• **GOAL**:
Give the number of lines holding the string "bodies", and nothing else.

(A block of data)
----

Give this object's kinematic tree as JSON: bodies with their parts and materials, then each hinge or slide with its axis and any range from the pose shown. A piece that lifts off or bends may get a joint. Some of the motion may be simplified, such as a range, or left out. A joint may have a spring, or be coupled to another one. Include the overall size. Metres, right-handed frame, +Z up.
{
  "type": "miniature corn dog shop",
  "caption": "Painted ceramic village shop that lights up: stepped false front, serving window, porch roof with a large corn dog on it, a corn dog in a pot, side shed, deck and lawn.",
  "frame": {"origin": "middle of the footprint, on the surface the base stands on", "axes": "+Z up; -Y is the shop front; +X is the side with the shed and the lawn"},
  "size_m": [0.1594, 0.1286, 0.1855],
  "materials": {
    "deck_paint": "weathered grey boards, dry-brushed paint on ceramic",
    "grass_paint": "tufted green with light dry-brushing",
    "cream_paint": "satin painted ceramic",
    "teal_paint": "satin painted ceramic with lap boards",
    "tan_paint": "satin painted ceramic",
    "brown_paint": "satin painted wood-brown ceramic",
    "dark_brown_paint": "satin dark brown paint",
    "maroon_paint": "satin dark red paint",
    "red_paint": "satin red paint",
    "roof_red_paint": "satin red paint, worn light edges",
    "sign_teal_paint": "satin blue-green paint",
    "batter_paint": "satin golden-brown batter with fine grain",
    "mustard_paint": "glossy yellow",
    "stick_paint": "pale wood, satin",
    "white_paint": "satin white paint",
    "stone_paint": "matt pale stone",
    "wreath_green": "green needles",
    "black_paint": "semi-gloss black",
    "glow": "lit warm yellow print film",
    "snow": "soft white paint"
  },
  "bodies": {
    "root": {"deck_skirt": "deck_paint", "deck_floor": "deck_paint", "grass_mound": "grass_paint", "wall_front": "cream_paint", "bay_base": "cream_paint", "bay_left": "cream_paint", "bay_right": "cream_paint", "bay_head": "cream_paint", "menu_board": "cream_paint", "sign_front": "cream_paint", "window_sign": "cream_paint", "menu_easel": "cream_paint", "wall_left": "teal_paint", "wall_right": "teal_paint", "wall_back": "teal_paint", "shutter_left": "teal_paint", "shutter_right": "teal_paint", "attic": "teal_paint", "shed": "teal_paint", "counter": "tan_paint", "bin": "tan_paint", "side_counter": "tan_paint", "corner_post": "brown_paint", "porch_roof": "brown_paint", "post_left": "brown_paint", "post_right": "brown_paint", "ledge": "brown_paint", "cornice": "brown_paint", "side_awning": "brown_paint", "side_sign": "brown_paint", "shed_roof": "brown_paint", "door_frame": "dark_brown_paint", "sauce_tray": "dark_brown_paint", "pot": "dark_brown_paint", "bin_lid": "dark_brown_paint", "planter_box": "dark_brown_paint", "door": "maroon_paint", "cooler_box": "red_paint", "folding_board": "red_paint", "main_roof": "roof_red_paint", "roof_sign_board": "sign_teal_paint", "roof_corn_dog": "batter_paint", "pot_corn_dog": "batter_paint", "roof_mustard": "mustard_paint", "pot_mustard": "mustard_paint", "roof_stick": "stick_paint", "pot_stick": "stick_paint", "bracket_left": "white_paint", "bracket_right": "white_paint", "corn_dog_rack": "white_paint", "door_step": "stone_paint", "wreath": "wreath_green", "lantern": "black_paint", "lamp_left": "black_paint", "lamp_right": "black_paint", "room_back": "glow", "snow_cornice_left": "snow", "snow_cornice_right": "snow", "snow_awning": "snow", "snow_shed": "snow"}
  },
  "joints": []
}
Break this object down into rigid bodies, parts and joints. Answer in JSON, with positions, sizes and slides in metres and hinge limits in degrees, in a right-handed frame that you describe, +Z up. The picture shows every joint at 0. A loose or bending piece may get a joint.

----

• **SOLUTION TO THIS TASK**:
3